Extracted data entries
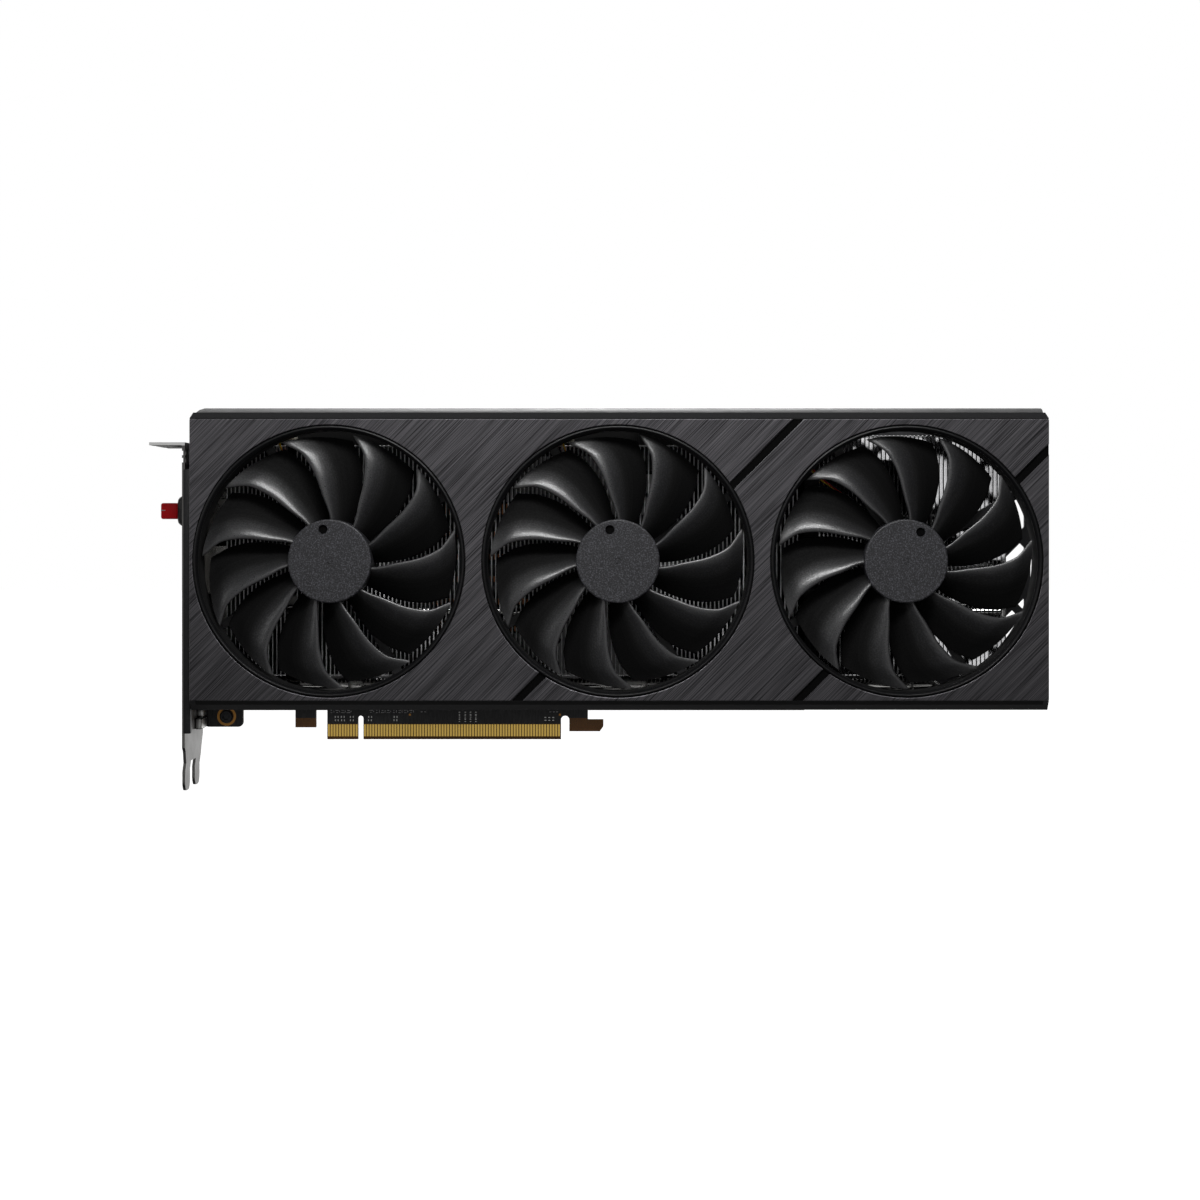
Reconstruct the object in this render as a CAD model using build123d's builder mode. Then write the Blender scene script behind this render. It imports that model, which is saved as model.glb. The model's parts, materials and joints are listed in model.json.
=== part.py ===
from build123d import *
from math import cos, hypot, radians, sin, tan
import os

# Two-slot graphics card with three fans, standing on its edge contacts.
# X runs along the card away from the bracket, Z up, and -Y is the fan side.
# "Height" is the distance from the board's mid-plane towards the fans, so height h is Y = -h.
# The origin is the middle of the key notch, at the bottom of the edge contacts.

os.makedirs("parts", exist_ok=True)

# ---- driving dimensions (mm) ----
BOARD_T = 1.6
BOARD_LEFT, BOARD_RIGHT = -56.5, 160.0
BOARD_BOTTOM, BOARD_TOP = 10.5, 112.0
SIDE = BOARD_T / 2  # height of the board's component side

SHROUD_LEFT, SHROUD_RIGHT = -55.2, 241.3
SHROUD_BOTTOM, SHROUD_TOP = 13.3, 116.2
CORNER_CUT = (0.9, 1.9)  # along X and Z
WALL = 1.8
FACE = 40.4  # height of the brushed face
PANEL_T = 1.2
PANEL_BOTTOM, PANEL_TOP = 16.7, 113.8
FRONT_WALL = 2.0
RIM = 18.0  # height where the shroud's side walls end

FAN_X = (-7.1, 92.6, 192.3)
FAN_Z = 64.8
FAN_TURN = (87.5, 90.5, 85.0)  # angle of one leading blade root on each fan, degrees
HOLE_TURN = (101.5, 104.5, 63.7)  # angle of each hub's balance hole, degrees
BLADES = 11
OPENING_R = 45.2
TRIM_R = 46.8
PANEL_HOLE_R = 47.1
DUCT_END = 27.0
TIP_R = 44.3
HUB_R, HUB_TOP, HUB_END = 14.5, 38.6, 26.0
HUB_WALL, HUB_LID = 1.2, 1.5
SHAFT_R = 1.0
ARM_ANGLES = (30, 120, 210, 300)
EAR_R = 49.5
BASE_BOTTOM, BASE_TOP = 22.6, 24.6  # motor base and arms of a fan frame

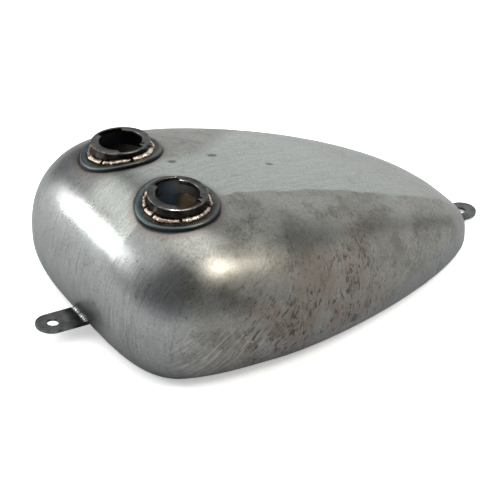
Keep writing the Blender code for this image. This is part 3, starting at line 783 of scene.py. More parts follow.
def buildTab(name, front):
    width, length, place = tabPlace(front)
    half = width / 2.0
    outer = 0.0 if front else form["length"]
    rootX = place.translation.x - form["nose"]
    levels = (-tabs["thickness"] / 2.0, tabs["thickness"] / 2.0)
    outline = []
    for k in range(25):
        y = half * (1.0 - 2.0 * k / 24)
        faces = [endFace(y, place.translation.z + z, outer) for z in levels]
        clear = rootX - min(faces) if front else max(faces) - rootX
        outline.append((clear - tabs["sink"], y))
    for k in range(49):
        turn = radians(-90.0 + 180.0 * k / 48)
        outline.append((length - half + half * cos(turn), half * sin(turn)))
    rows = [[(x, y, z) for x, y in outline] for z in levels]
    piece = addMesh(name, loftBody(rows), place)
    bm = bmesh.new()
    bmesh.ops.create_cone(bm, cap_ends=True, segments=64, radius1=tabs["hole"] / 2.0,
                          radius2=tabs["hole"] / 2.0, depth=4.0 * tabs["thickness"])
    cutter = addMesh(name + "Cutter", bm,
                     place @ Matrix.Translation((length - tabs["holeFromTip"], 0.0, 0.0)))
    addCut(piece, cutter)
    soft = piece.modifiers.new("edges", "BEVEL")
    soft.width = tabs["edge"]
    soft.segments = 3
    soft.angle_limit = radians(40.0)
    bakeModifiers(piece)
    bpy.data.objects.remove(cutter, do_unlink=True)
    smoothShade(piece, 40.0)
    return piece, length, width, place


frontTab, frontLength, frontWidth, frontPlace = buildTab("front_tab_plate", True)
rearTab, rearLength, rearWidth, rearPlace = buildTab("rear_tab_plate", False)
rideRoot(frontTab, "mill_scale_tab_steel", "front_mount_tab")
rideRoot(rearTab, "mill_scale_tab_steel", "rear_mount_tab")

# weld beads

weld = {
    # width, height and the pitch of the ripples
    "tab": (0.0088, 0.0042, 0.0034),
    "floor": (0.0036, 0.0012, 0.0022),
    "channel": (0.0034, 0.0012, 0.0022),
    "bung": (0.0036, 0.0011, 0.0024),
    "rippleDepth": 0.14,
    "lump": 0.18,
    "sides": 14,
}

downward = Vector((0.0, 0.0, -1.0))


def buildBead(name, path, up, sizes, closed=False, phase=0.0):
    # a bead laid along path; it stands along up, and its ripples are thin overlapping scales
    width, height, ripple = sizes
    count = len(path)
    run = 0.0
    rows = []
    for i in range(count):
        before = path[(i - 1) % count] if closed or i else path[i]
        after = path[(i + 1) % count] if closed or i < count - 1 else path[i]
        ahead = (after - before).normalized()
        if i:
            run += (path[i] - path[i - 1]).length
        out = ahead.cross(up).normalized()
        scale = (run / ripple + 0.12 * noise.noise(path[i] * 300.0)) % 1.0
        size = 1.0 - weld["rippleDepth"] * scale ** 1.6
        size *= 1.0 + weld["lump"] * noise.noise(path[i] * 170.0 + Vector((phase, 0.0, 0.0)))
        if not closed:
            fromEnd = min(i, count - 1 - i) / max(count * 0.06, 1.0)
            size *= 0.25 + 0.75 * sin(min(fromEnd, 1.0) * pi / 2.0) ** 0.5
        ring = []
        for k in range(weld["sides"]):
            turn = 2.0 * pi * k / weld["sides"]
            ring.append(path[i] + out * (cos(turn) * width / 2.0 * size)
                        + up * (sin(turn) * height * size))
        rows.append(ring)
    piece = addMesh(name, loftBody(rows, closedRows=closed))
    smoothShade(piece, 60.0)
    return piece


def resample(points, spacing):
    lengths = [0.0]
    for a, b in zip(points, points[1:]):
        lengths.append(lengths[-1] + (b - a).length)
    count = max(int(lengths[-1] / spacing), 4)
    spaced = []
    segment = 0
    for i in range(count + 1):
        target = lengths[-1] * i / count
        while segment < len(points) - 2 and lengths[segment + 1] < target:
            segment += 1
        share = (target - lengths[segment]) / max(lengths[segment + 1] - lengths[segment], 1e-9)
        spaced.append(points[segment].lerp(points[segment + 1], share))
    return spaced


def tabBead(name, width, place, front):
    # bead in the corner of a tab's top and the shell
    outer = 0.0 if front else form["length"]
    way = -1.0 if front else 1.0
    top = place.translation.z + tabs["thickness"] / 2.0
    reach = width / 2.0 - 0.0012
    points = []
    for k in range(41):
        y = -reach + 2.0 * reach * k / 40
        points.append(Vector((form["nose"] + endFace(y, top + 0.0006, outer), y, top + 0.0004)))
    path = resample(points, 0.0003)
    up = Vector((way * 0.55, 0.0, 0.83)).normalized()
    return buildBead(name, path, up, weld["tab"], phase=outer)


frontBead = tabBead("front_tab_bead", frontWidth, frontPlace, True)
rearBead = tabBead("rear_tab_bead", rearWidth, rearPlace, False)
rideRoot(frontBead, "weld_bead_steel", "front_tab_weld")
rideRoot(rearBead, "weld_bead_steel", "rear_tab_weld")


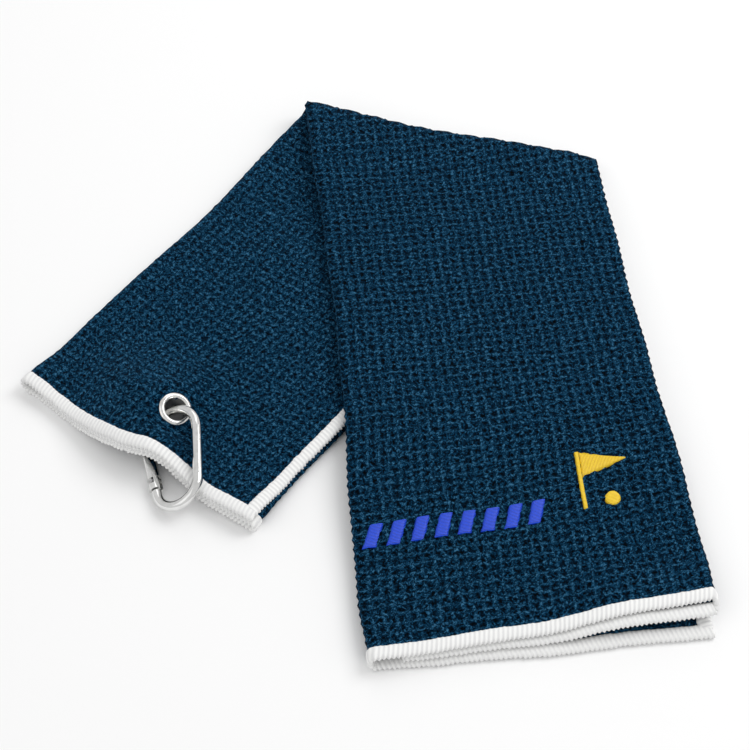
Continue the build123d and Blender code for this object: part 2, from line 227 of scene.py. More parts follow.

Task prompt: Please reproduce the entire listing, exactly as shown.

Problem solution:
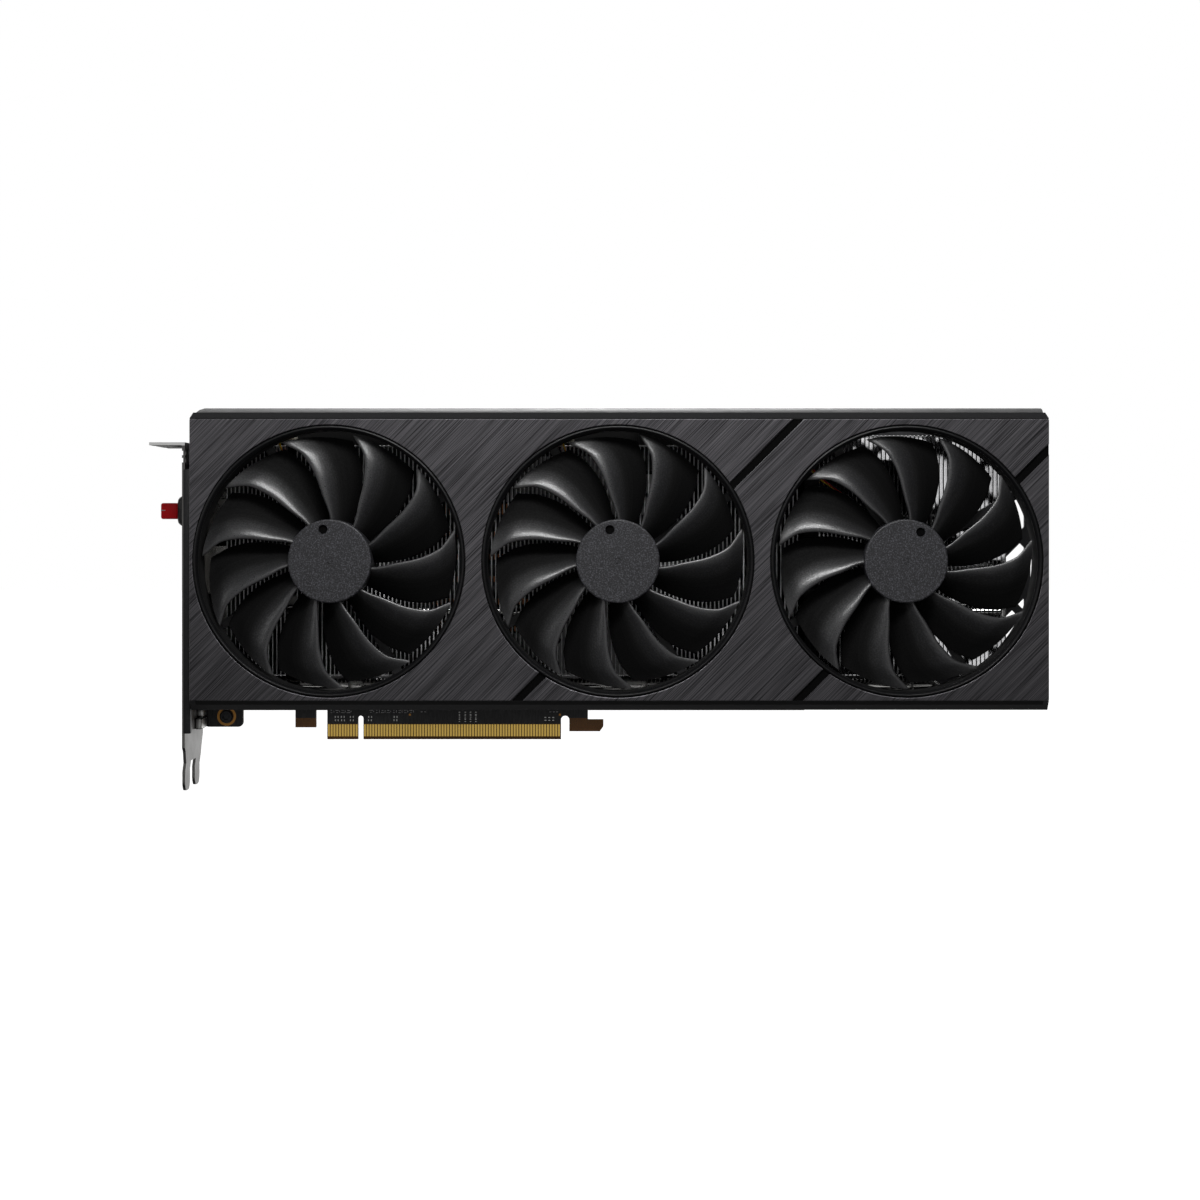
Reconstruct the object in this render as a CAD model using build123d's builder mode. Then write the Blender scene script behind this render. It imports that model, which is saved as model.glb. The model's parts, materials and joints are listed in model.json.
=== part.py ===
from build123d import *
from math import cos, hypot, radians, sin, tan
import os

# Two-slot graphics card with three fans, standing on its edge contacts.
# X runs along the card away from the bracket, Z up, and -Y is the fan side.
# "Height" is the distance from the board's mid-plane towards the fans, so height h is Y = -h.
# The origin is the middle of the key notch, at the bottom of the edge contacts.

os.makedirs("parts", exist_ok=True)

# ---- driving dimensions (mm) ----
BOARD_T = 1.6
BOARD_LEFT, BOARD_RIGHT = -56.5, 160.0
BOARD_BOTTOM, BOARD_TOP = 10.5, 112.0
SIDE = BOARD_T / 2  # height of the board's component side

SHROUD_LEFT, SHROUD_RIGHT = -55.2, 241.3
SHROUD_BOTTOM, SHROUD_TOP = 13.3, 116.2
CORNER_CUT = (0.9, 1.9)  # along X and Z
WALL = 1.8
FACE = 40.4  # height of the brushed face
PANEL_T = 1.2
PANEL_BOTTOM, PANEL_TOP = 16.7, 113.8
FRONT_WALL = 2.0
RIM = 18.0  # height where the shroud's side walls end

FAN_X = (-7.1, 92.6, 192.3)
FAN_Z = 64.8
FAN_TURN = (87.5, 90.5, 85.0)  # angle of one leading blade root on each fan, degrees
HOLE_TURN = (101.5, 104.5, 63.7)  # angle of each hub's balance hole, degrees
BLADES = 11
OPENING_R = 45.2
TRIM_R = 46.8
PANEL_HOLE_R = 47.1
DUCT_END = 27.0
TIP_R = 44.3
HUB_R, HUB_TOP, HUB_END = 14.5, 38.6, 26.0
HUB_WALL, HUB_LID = 1.2, 1.5
SHAFT_R = 1.0
ARM_ANGLES = (30, 120, 210, 300)
EAR_R = 49.5
BASE_BOTTOM, BASE_TOP = 22.6, 24.6  # motor base and arms of a fan frame

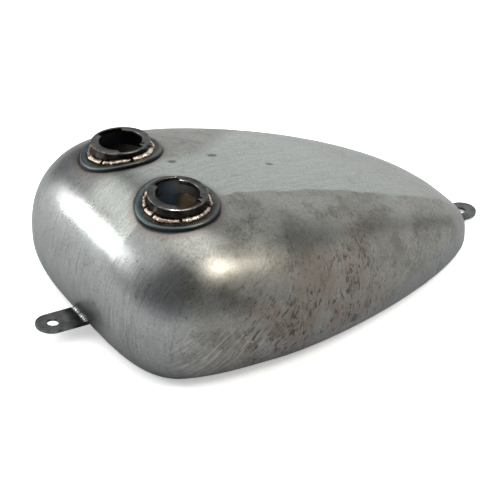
Keep writing the Blender code for this image. This is part 3, starting at line 783 of scene.py. More parts follow.
def buildTab(name, front):
    width, length, place = tabPlace(front)
    half = width / 2.0
    outer = 0.0 if front else form["length"]
    rootX = place.translation.x - form["nose"]
    levels = (-tabs["thickness"] / 2.0, tabs["thickness"] / 2.0)
    outline = []
    for k in range(25):
        y = half * (1.0 - 2.0 * k / 24)
        faces = [endFace(y, place.translation.z + z, outer) for z in levels]
        clear = rootX - min(faces) if front else max(faces) - rootX
        outline.append((clear - tabs["sink"], y))
    for k in range(49):
        turn = radians(-90.0 + 180.0 * k / 48)
        outline.append((length - half + half * cos(turn), half * sin(turn)))
    rows = [[(x, y, z) for x, y in outline] for z in levels]
    piece = addMesh(name, loftBody(rows), place)
    bm = bmesh.new()
    bmesh.ops.create_cone(bm, cap_ends=True, segments=64, radius1=tabs["hole"] / 2.0,
                          radius2=tabs["hole"] / 2.0, depth=4.0 * tabs["thickness"])
    cutter = addMesh(name + "Cutter", bm,
                     place @ Matrix.Translation((length - tabs["holeFromTip"], 0.0, 0.0)))
    addCut(piece, cutter)
    soft = piece.modifiers.new("edges", "BEVEL")
    soft.width = tabs["edge"]
    soft.segments = 3
    soft.angle_limit = radians(40.0)
    bakeModifiers(piece)
    bpy.data.objects.remove(cutter, do_unlink=True)
    smoothShade(piece, 40.0)
    return piece, length, width, place


frontTab, frontLength, frontWidth, frontPlace = buildTab("front_tab_plate", True)
rearTab, rearLength, rearWidth, rearPlace = buildTab("rear_tab_plate", False)
rideRoot(frontTab, "mill_scale_tab_steel", "front_mount_tab")
rideRoot(rearTab, "mill_scale_tab_steel", "rear_mount_tab")

# weld beads

weld = {
    # width, height and the pitch of the ripples
    "tab": (0.0088, 0.0042, 0.0034),
    "floor": (0.0036, 0.0012, 0.0022),
    "channel": (0.0034, 0.0012, 0.0022),
    "bung": (0.0036, 0.0011, 0.0024),
    "rippleDepth": 0.14,
    "lump": 0.18,
    "sides": 14,
}

downward = Vector((0.0, 0.0, -1.0))


def buildBead(name, path, up, sizes, closed=False, phase=0.0):
    # a bead laid along path; it stands along up, and its ripples are thin overlapping scales
    width, height, ripple = sizes
    count = len(path)
    run = 0.0
    rows = []
    for i in range(count):
        before = path[(i - 1) % count] if closed or i else path[i]
        after = path[(i + 1) % count] if closed or i < count - 1 else path[i]
        ahead = (after - before).normalized()
        if i:
            run += (path[i] - path[i - 1]).length
        out = ahead.cross(up).normalized()
        scale = (run / ripple + 0.12 * noise.noise(path[i] * 300.0)) % 1.0
        size = 1.0 - weld["rippleDepth"] * scale ** 1.6
        size *= 1.0 + weld["lump"] * noise.noise(path[i] * 170.0 + Vector((phase, 0.0, 0.0)))
        if not closed:
            fromEnd = min(i, count - 1 - i) / max(count * 0.06, 1.0)
            size *= 0.25 + 0.75 * sin(min(fromEnd, 1.0) * pi / 2.0) ** 0.5
        ring = []
        for k in range(weld["sides"]):
            turn = 2.0 * pi * k / weld["sides"]
            ring.append(path[i] + out * (cos(turn) * width / 2.0 * size)
                        + up * (sin(turn) * height * size))
        rows.append(ring)
    piece = addMesh(name, loftBody(rows, closedRows=closed))
    smoothShade(piece, 60.0)
    return piece


def resample(points, spacing):
    lengths = [0.0]
    for a, b in zip(points, points[1:]):
        lengths.append(lengths[-1] + (b - a).length)
    count = max(int(lengths[-1] / spacing), 4)
    spaced = []
    segment = 0
    for i in range(count + 1):
        target = lengths[-1] * i / count
        while segment < len(points) - 2 and lengths[segment + 1] < target:
            segment += 1
        share = (target - lengths[segment]) / max(lengths[segment + 1] - lengths[segment], 1e-9)
        spaced.append(points[segment].lerp(points[segment + 1], share))
    return spaced


def tabBead(name, width, place, front):
    # bead in the corner of a tab's top and the shell
    outer = 0.0 if front else form["length"]
    way = -1.0 if front else 1.0
    top = place.translation.z + tabs["thickness"] / 2.0
    reach = width / 2.0 - 0.0012
    points = []
    for k in range(41):
        y = -reach + 2.0 * reach * k / 40
        points.append(Vector((form["nose"] + endFace(y, top + 0.0006, outer), y, top + 0.0004)))
    path = resample(points, 0.0003)
    up = Vector((way * 0.55, 0.0, 0.83)).normalized()
    return buildBead(name, path, up, weld["tab"], phase=outer)


frontBead = tabBead("front_tab_bead", frontWidth, frontPlace, True)
rearBead = tabBead("rear_tab_bead", rearWidth, rearPlace, False)
rideRoot(frontBead, "weld_bead_steel", "front_tab_weld")
rideRoot(rearBead, "weld_bead_steel", "rear_tab_weld")


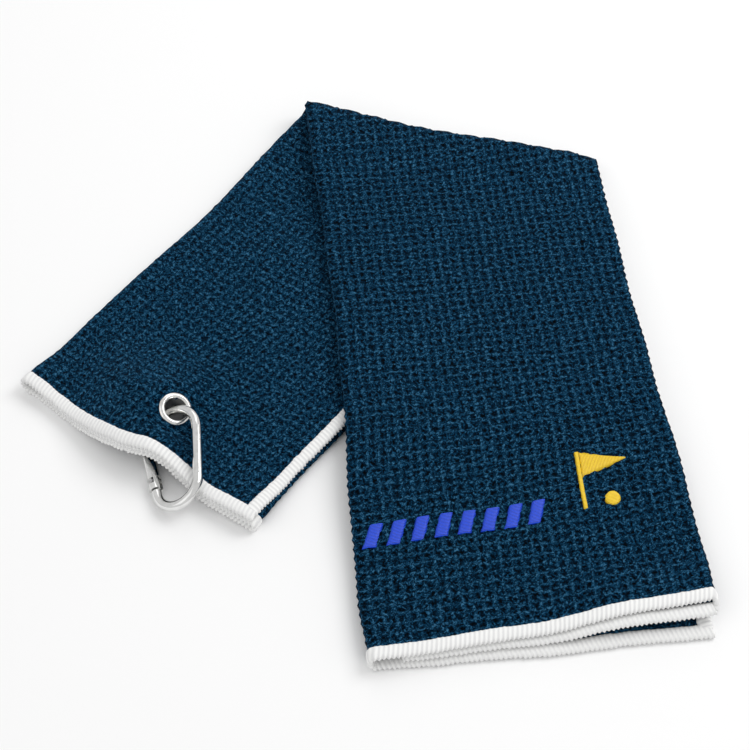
Continue the build123d and Blender code for this object: part 2, from line 227 of scene.py. More parts follow.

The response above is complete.